CAD and scene scripts –
_ _ _ _ _ _ _
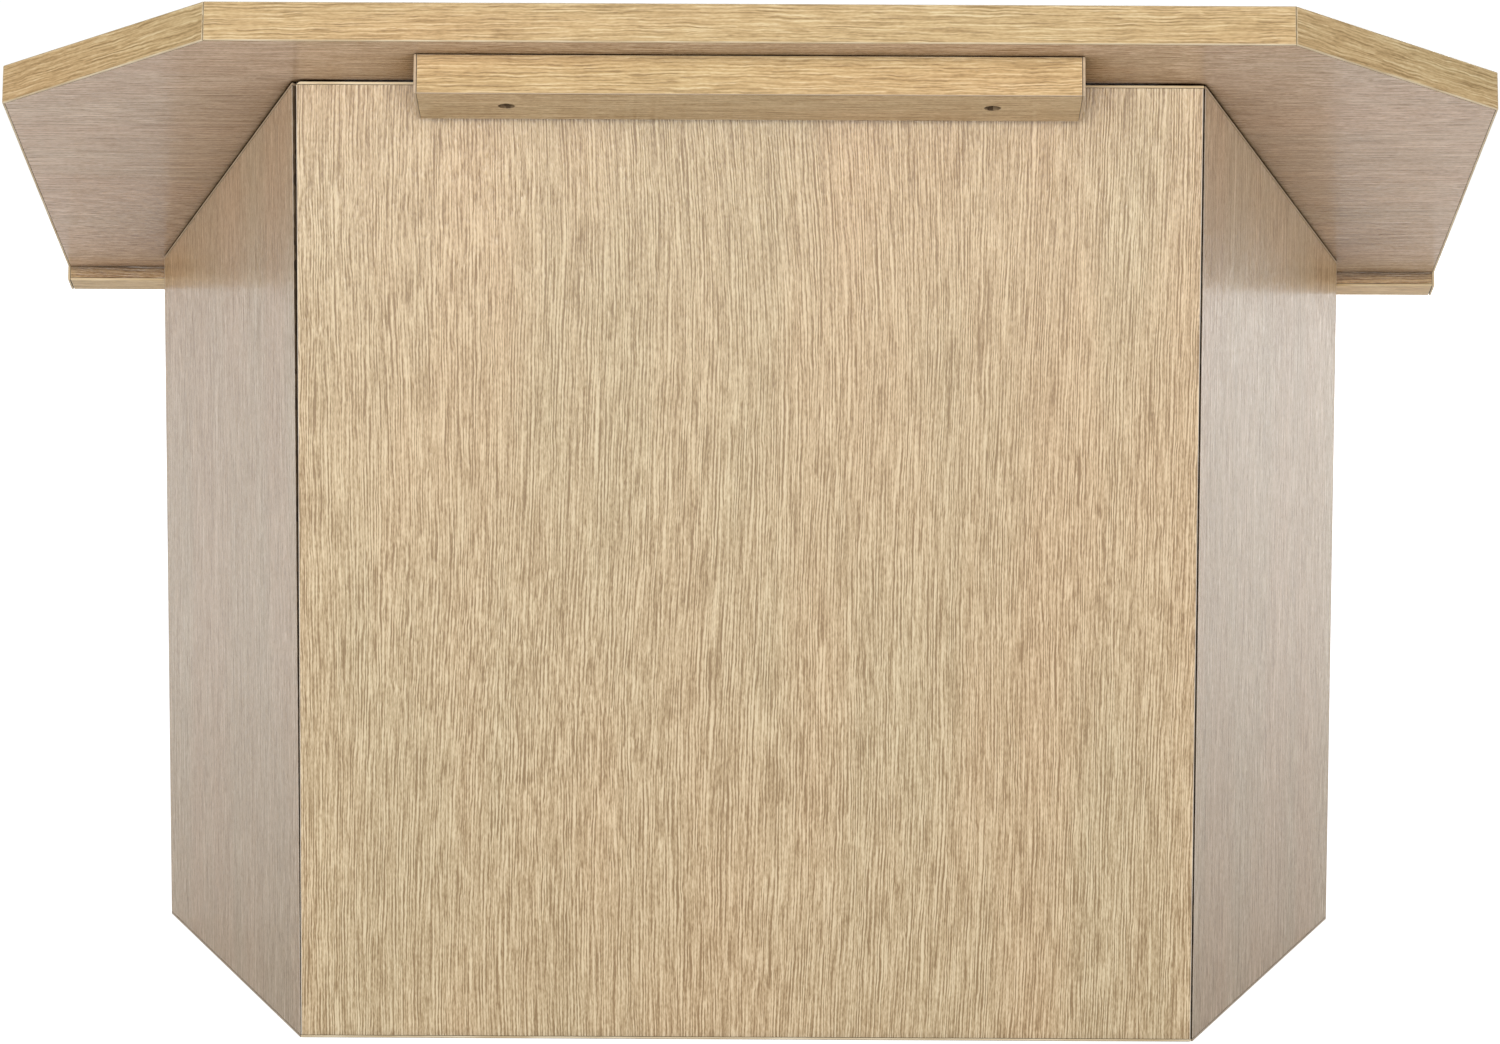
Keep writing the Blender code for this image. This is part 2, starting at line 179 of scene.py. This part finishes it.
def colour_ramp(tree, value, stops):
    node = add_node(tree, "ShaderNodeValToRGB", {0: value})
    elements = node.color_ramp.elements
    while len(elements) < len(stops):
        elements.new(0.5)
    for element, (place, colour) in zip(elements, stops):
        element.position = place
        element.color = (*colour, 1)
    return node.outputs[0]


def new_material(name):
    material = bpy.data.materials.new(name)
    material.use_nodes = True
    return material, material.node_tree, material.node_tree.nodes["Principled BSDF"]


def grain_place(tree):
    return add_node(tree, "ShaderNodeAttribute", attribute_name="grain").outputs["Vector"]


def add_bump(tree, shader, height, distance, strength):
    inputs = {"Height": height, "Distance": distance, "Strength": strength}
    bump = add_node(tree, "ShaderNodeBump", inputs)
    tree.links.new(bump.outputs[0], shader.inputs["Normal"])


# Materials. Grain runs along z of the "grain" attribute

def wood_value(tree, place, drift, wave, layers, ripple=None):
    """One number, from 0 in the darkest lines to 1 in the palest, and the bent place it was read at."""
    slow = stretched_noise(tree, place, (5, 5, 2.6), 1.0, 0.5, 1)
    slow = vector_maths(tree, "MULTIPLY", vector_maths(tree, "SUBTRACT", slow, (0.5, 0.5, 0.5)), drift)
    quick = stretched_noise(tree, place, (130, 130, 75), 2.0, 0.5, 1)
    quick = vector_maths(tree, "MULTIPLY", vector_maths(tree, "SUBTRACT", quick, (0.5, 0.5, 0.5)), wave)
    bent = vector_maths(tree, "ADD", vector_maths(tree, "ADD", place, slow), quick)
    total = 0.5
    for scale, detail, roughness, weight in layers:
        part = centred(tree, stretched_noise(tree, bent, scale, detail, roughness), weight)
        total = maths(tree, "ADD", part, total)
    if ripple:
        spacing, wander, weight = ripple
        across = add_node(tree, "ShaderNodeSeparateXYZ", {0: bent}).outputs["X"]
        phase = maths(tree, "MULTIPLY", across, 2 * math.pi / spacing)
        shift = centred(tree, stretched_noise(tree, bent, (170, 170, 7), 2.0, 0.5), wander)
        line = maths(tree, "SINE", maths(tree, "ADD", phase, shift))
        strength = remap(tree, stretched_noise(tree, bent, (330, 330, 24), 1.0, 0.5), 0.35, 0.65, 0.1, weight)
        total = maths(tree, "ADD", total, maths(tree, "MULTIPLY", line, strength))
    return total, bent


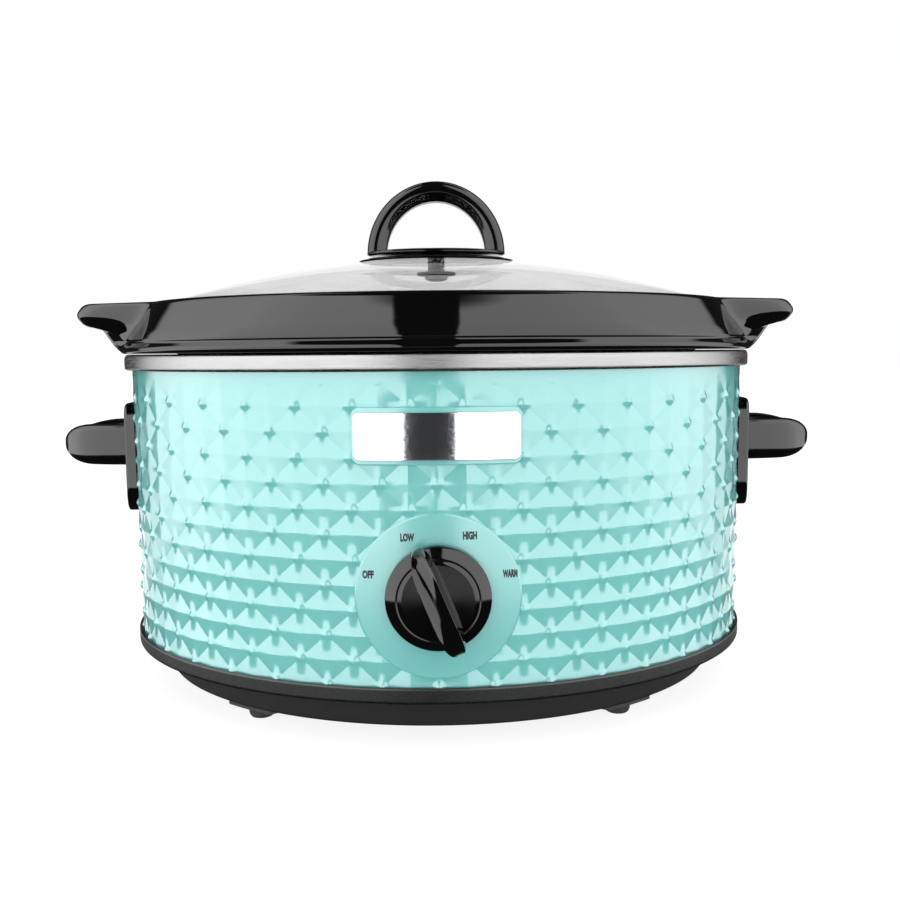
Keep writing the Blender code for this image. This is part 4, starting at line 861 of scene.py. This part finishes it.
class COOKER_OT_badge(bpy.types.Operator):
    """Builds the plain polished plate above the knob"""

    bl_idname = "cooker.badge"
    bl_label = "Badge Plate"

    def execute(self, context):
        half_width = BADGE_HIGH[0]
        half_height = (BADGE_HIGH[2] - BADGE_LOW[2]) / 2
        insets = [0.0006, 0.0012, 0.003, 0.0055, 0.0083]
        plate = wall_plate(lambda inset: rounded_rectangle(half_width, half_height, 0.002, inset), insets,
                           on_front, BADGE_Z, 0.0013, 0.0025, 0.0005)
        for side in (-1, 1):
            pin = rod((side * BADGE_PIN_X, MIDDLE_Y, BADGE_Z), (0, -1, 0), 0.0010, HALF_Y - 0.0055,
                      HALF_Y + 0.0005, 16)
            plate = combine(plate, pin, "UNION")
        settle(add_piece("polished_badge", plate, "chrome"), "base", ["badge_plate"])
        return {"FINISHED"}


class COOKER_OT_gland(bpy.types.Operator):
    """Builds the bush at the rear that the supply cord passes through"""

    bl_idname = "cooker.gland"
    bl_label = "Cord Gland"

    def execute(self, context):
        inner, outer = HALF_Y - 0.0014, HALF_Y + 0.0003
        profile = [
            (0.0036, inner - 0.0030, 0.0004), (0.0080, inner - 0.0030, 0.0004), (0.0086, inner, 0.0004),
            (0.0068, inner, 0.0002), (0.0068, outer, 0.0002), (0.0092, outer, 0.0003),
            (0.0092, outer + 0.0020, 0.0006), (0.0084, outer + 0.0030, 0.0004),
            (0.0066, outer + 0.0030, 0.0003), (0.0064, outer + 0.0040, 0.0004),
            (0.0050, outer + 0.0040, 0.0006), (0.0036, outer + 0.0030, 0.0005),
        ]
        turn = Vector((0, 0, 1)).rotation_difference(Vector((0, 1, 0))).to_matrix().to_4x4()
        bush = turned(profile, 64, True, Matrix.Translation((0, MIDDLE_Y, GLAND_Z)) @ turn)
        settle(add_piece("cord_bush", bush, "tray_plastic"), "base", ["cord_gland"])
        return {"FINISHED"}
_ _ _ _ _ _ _
WHAT YOU ARE ASKED TO DO –
Print all of the entries again, exactly as written.

WRITTEN ANSWER –
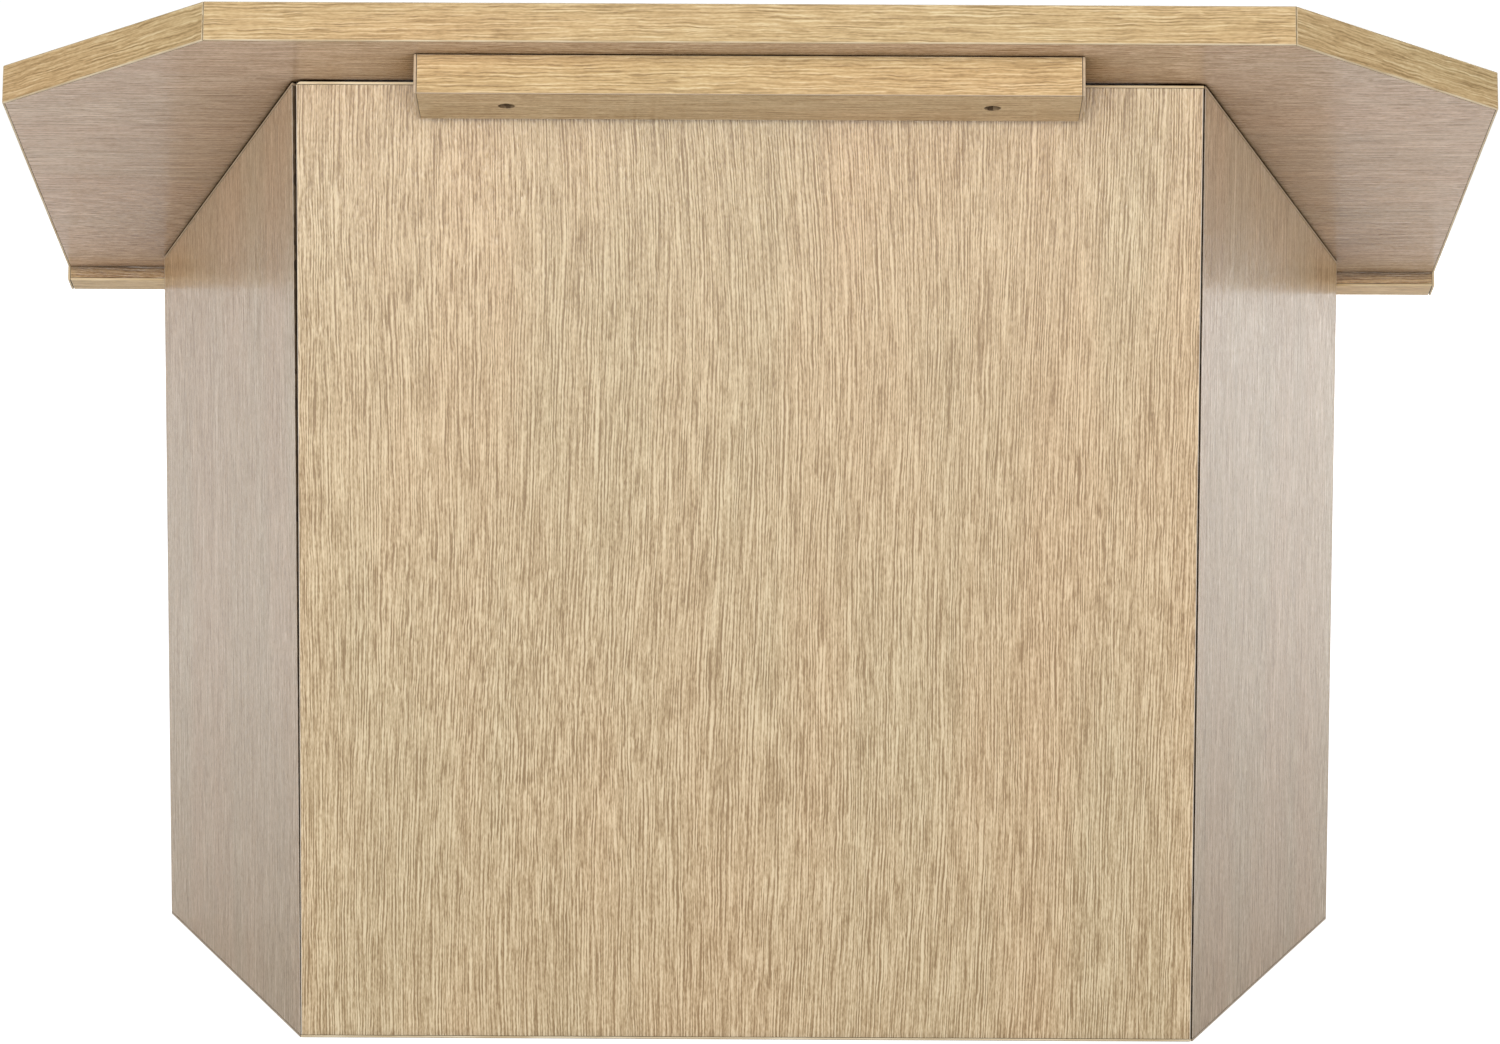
Keep writing the Blender code for this image. This is part 2, starting at line 179 of scene.py. This part finishes it.
def colour_ramp(tree, value, stops):
    node = add_node(tree, "ShaderNodeValToRGB", {0: value})
    elements = node.color_ramp.elements
    while len(elements) < len(stops):
        elements.new(0.5)
    for element, (place, colour) in zip(elements, stops):
        element.position = place
        element.color = (*colour, 1)
    return node.outputs[0]


def new_material(name):
    material = bpy.data.materials.new(name)
    material.use_nodes = True
    return material, material.node_tree, material.node_tree.nodes["Principled BSDF"]


def grain_place(tree):
    return add_node(tree, "ShaderNodeAttribute", attribute_name="grain").outputs["Vector"]


def add_bump(tree, shader, height, distance, strength):
    inputs = {"Height": height, "Distance": distance, "Strength": strength}
    bump = add_node(tree, "ShaderNodeBump", inputs)
    tree.links.new(bump.outputs[0], shader.inputs["Normal"])


# Materials. Grain runs along z of the "grain" attribute

def wood_value(tree, place, drift, wave, layers, ripple=None):
    """One number, from 0 in the darkest lines to 1 in the palest, and the bent place it was read at."""
    slow = stretched_noise(tree, place, (5, 5, 2.6), 1.0, 0.5, 1)
    slow = vector_maths(tree, "MULTIPLY", vector_maths(tree, "SUBTRACT", slow, (0.5, 0.5, 0.5)), drift)
    quick = stretched_noise(tree, place, (130, 130, 75), 2.0, 0.5, 1)
    quick = vector_maths(tree, "MULTIPLY", vector_maths(tree, "SUBTRACT", quick, (0.5, 0.5, 0.5)), wave)
    bent = vector_maths(tree, "ADD", vector_maths(tree, "ADD", place, slow), quick)
    total = 0.5
    for scale, detail, roughness, weight in layers:
        part = centred(tree, stretched_noise(tree, bent, scale, detail, roughness), weight)
        total = maths(tree, "ADD", part, total)
    if ripple:
        spacing, wander, weight = ripple
        across = add_node(tree, "ShaderNodeSeparateXYZ", {0: bent}).outputs["X"]
        phase = maths(tree, "MULTIPLY", across, 2 * math.pi / spacing)
        shift = centred(tree, stretched_noise(tree, bent, (170, 170, 7), 2.0, 0.5), wander)
        line = maths(tree, "SINE", maths(tree, "ADD", phase, shift))
        strength = remap(tree, stretched_noise(tree, bent, (330, 330, 24), 1.0, 0.5), 0.35, 0.65, 0.1, weight)
        total = maths(tree, "ADD", total, maths(tree, "MULTIPLY", line, strength))
    return total, bent


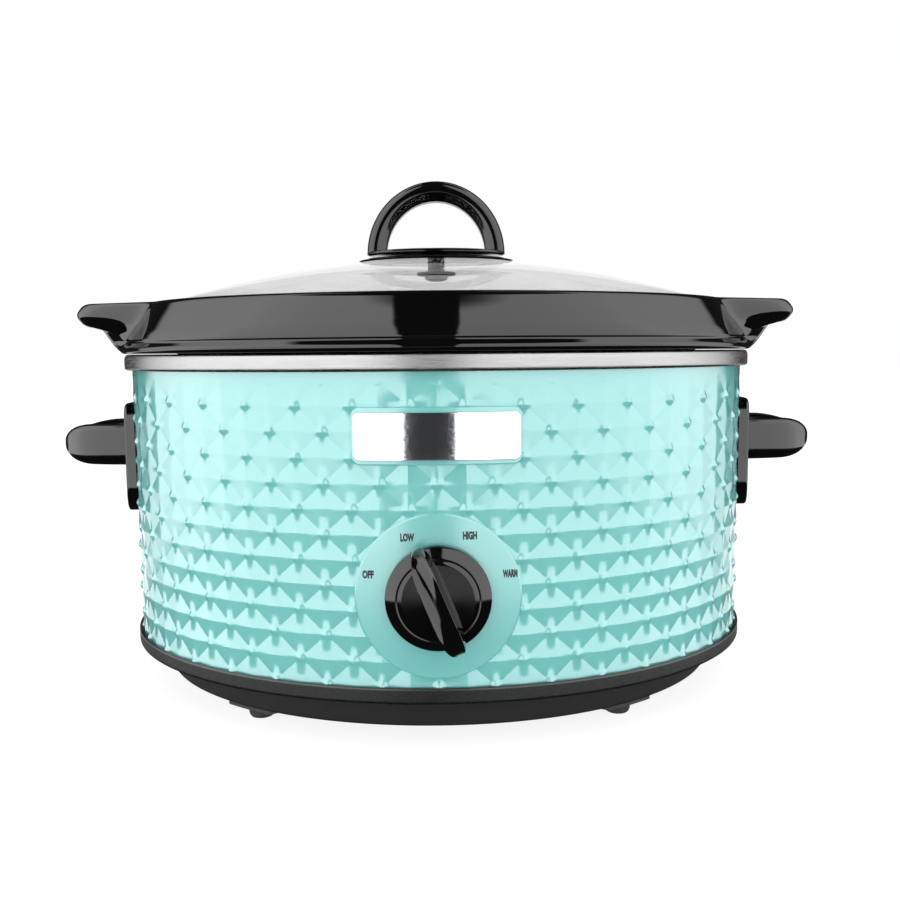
Keep writing the Blender code for this image. This is part 4, starting at line 861 of scene.py. This part finishes it.
class COOKER_OT_badge(bpy.types.Operator):
    """Builds the plain polished plate above the knob"""

    bl_idname = "cooker.badge"
    bl_label = "Badge Plate"

    def execute(self, context):
        half_width = BADGE_HIGH[0]
        half_height = (BADGE_HIGH[2] - BADGE_LOW[2]) / 2
        insets = [0.0006, 0.0012, 0.003, 0.0055, 0.0083]
        plate = wall_plate(lambda inset: rounded_rectangle(half_width, half_height, 0.002, inset), insets,
                           on_front, BADGE_Z, 0.0013, 0.0025, 0.0005)
        for side in (-1, 1):
            pin = rod((side * BADGE_PIN_X, MIDDLE_Y, BADGE_Z), (0, -1, 0), 0.0010, HALF_Y - 0.0055,
                      HALF_Y + 0.0005, 16)
            plate = combine(plate, pin, "UNION")
        settle(add_piece("polished_badge", plate, "chrome"), "base", ["badge_plate"])
        return {"FINISHED"}


class COOKER_OT_gland(bpy.types.Operator):
    """Builds the bush at the rear that the supply cord passes through"""

    bl_idname = "cooker.gland"
    bl_label = "Cord Gland"

    def execute(self, context):
        inner, outer = HALF_Y - 0.0014, HALF_Y + 0.0003
        profile = [
            (0.0036, inner - 0.0030, 0.0004), (0.0080, inner - 0.0030, 0.0004), (0.0086, inner, 0.0004),
            (0.0068, inner, 0.0002), (0.0068, outer, 0.0002), (0.0092, outer, 0.0003),
            (0.0092, outer + 0.0020, 0.0006), (0.0084, outer + 0.0030, 0.0004),
            (0.0066, outer + 0.0030, 0.0003), (0.0064, outer + 0.0040, 0.0004),
            (0.0050, outer + 0.0040, 0.0006), (0.0036, outer + 0.0030, 0.0005),
        ]
        turn = Vector((0, 0, 1)).rotation_difference(Vector((0, 1, 0))).to_matrix().to_4x4()
        bush = turned(profile, 64, True, Matrix.Translation((0, MIDDLE_Y, GLAND_Z)) @ turn)
        settle(add_piece("cord_bush", bush, "tray_plastic"), "base", ["cord_gland"])
        return {"FINISHED"}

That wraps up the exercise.